I'd say intent matters as much or as little in spelling as in other language use, so not at all in evaluating hurt caused and a lot in evaluating whether to remain friends with a person, but I'm going to assume no ill intent.
When someone is being ableist, I dare say you can tell in other, more immediately relevant ways than how they spell ableist/ablist.
(no subject)
Date: 2011-01-22 04:15 pm (UTC)I do understand that in some cases the rest of the content of someones post can lead you to think that their usage is intentionally offensive. A few minutes on fail fandom anon will show you a lot of examples of intentionally offensive usage as part of a performance of "edginess".
I try to remember that not everyone is USian or American in a conversation, but there are times you just have to pick a word.

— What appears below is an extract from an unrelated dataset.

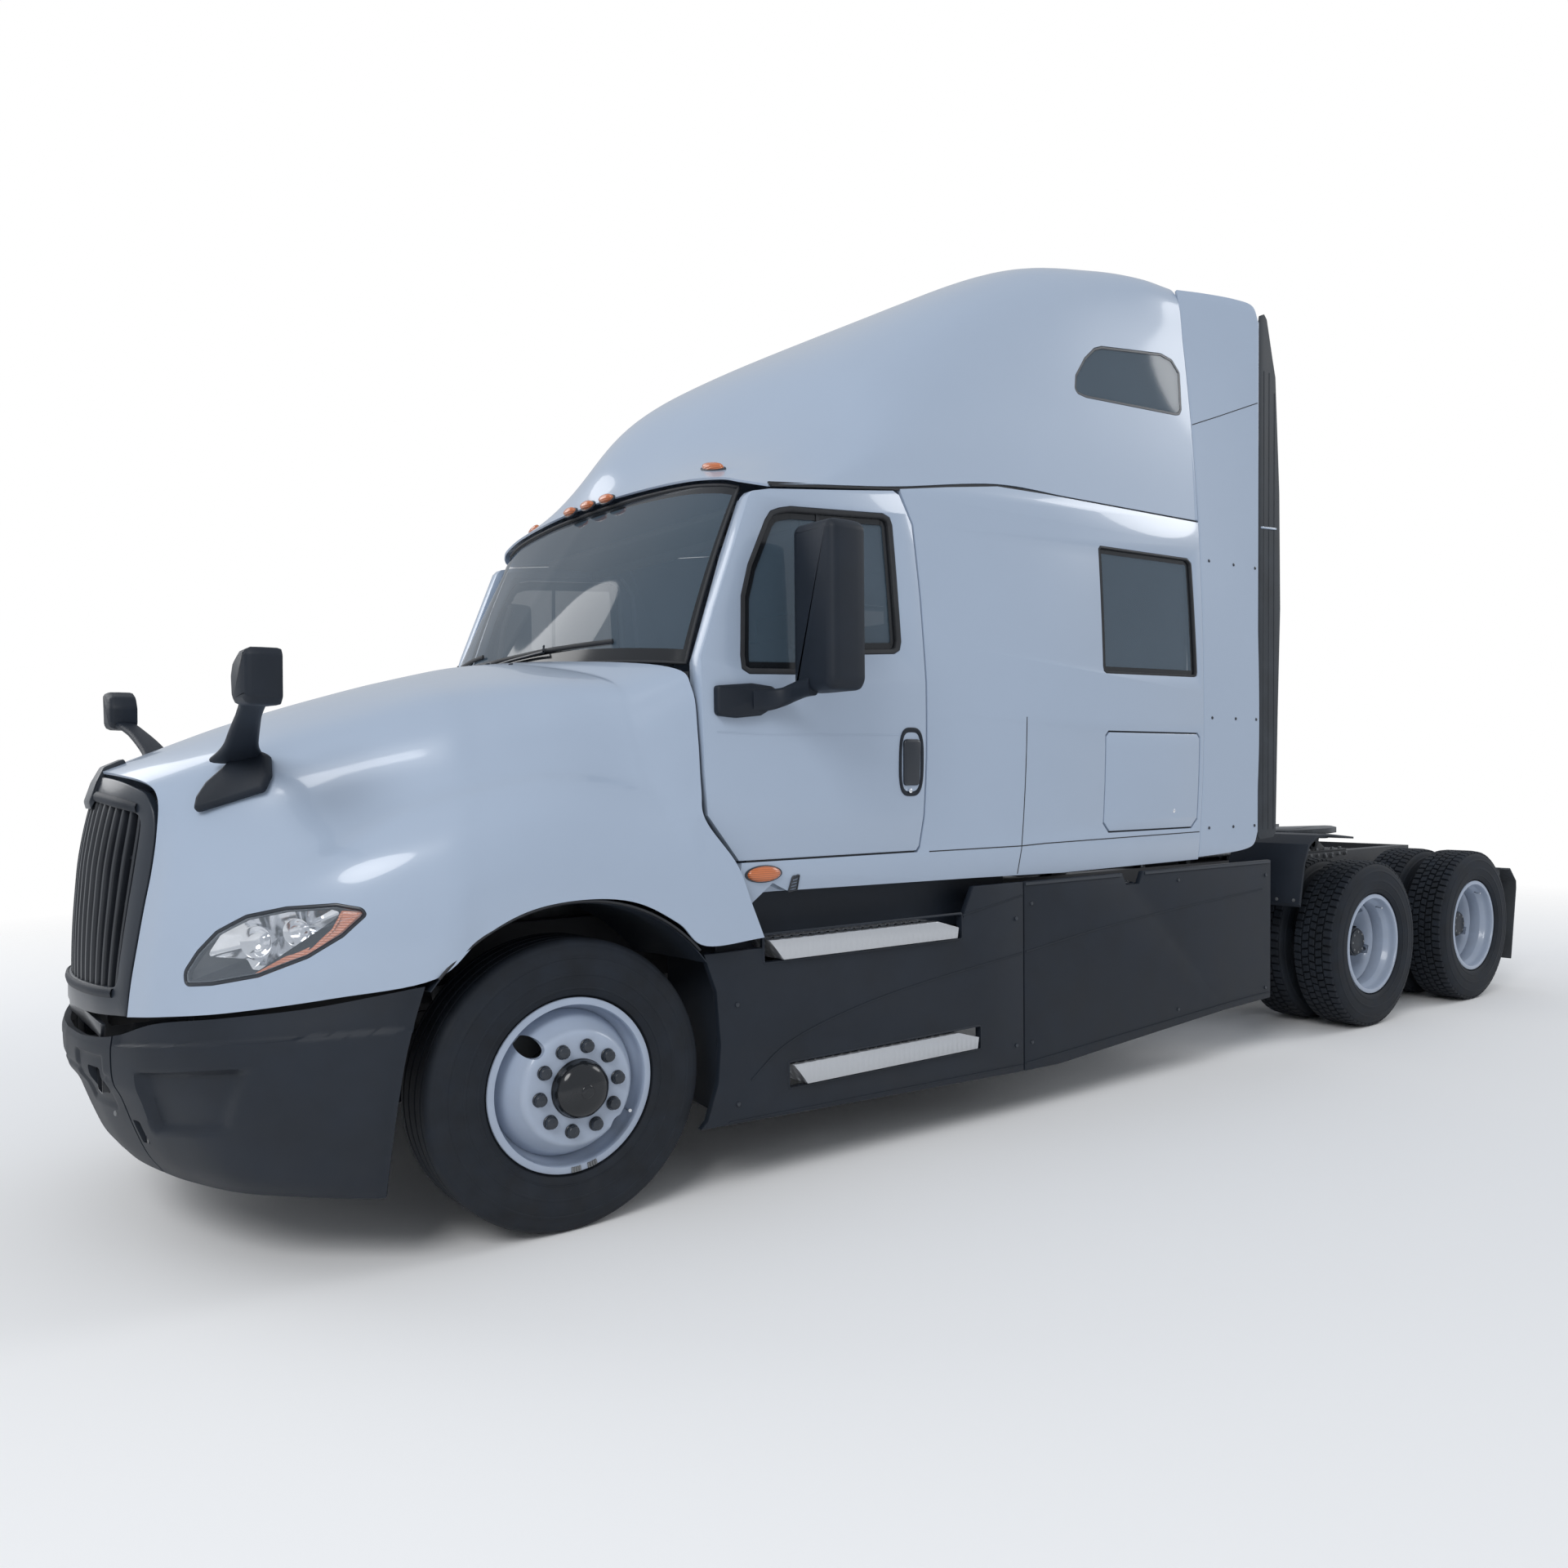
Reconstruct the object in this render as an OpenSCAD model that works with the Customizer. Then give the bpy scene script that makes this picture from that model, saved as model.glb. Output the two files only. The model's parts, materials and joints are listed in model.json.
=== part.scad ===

The racefail page on Fanlore is a mess of POC, non-white, and combinations of both and it needs some sort of uniformity. (This is mostly my doing, as it happens.) Still don't know how to go about fixing it.
(no subject)
Date: 2011-01-22 04:56 pm (UTC)Don't know who to blame for the double letter errors, though. It's endlessly confusing when UK English and US English don't agree on single or double consonants, and then there's interference from Danish too.
I have a hard time understanding how anyone could think you were stupid. But yeah, dyslexic friends have told me they get that a lot. I tend to think people who look more at spelling than the ideas expressed in a text are not the brightest.
It's true about the edgy deliberately offensive misspellings. People do do that, and I'm not going to tell anyone not to be hurt by instances that fit that pattern.
I'm grateful and impressed that you do so much to improve fanlore! As you say, sometimes you just have to pick a word.
(no subject)
Date: 2011-01-22 07:18 pm (UTC)(no subject)
Date: 2011-01-22 07:31 pm (UTC)Misspellings can make the words themselves appear off to me because they're the wrong color - though not so much anymore as when I was little, again because of that same teacher who pressured me into developing an inner reading voice. (It creepes me out a bit how much the way my brain works has been influenced by other people.)
It makes sense what you say, that the changing appearance of the words would also change the way you picture the concepts they represent. I don't experience that to such a degree as you do, but if most people didn't experience it at least a bit I doubt advertisers would put so much work into how they spell and print product names.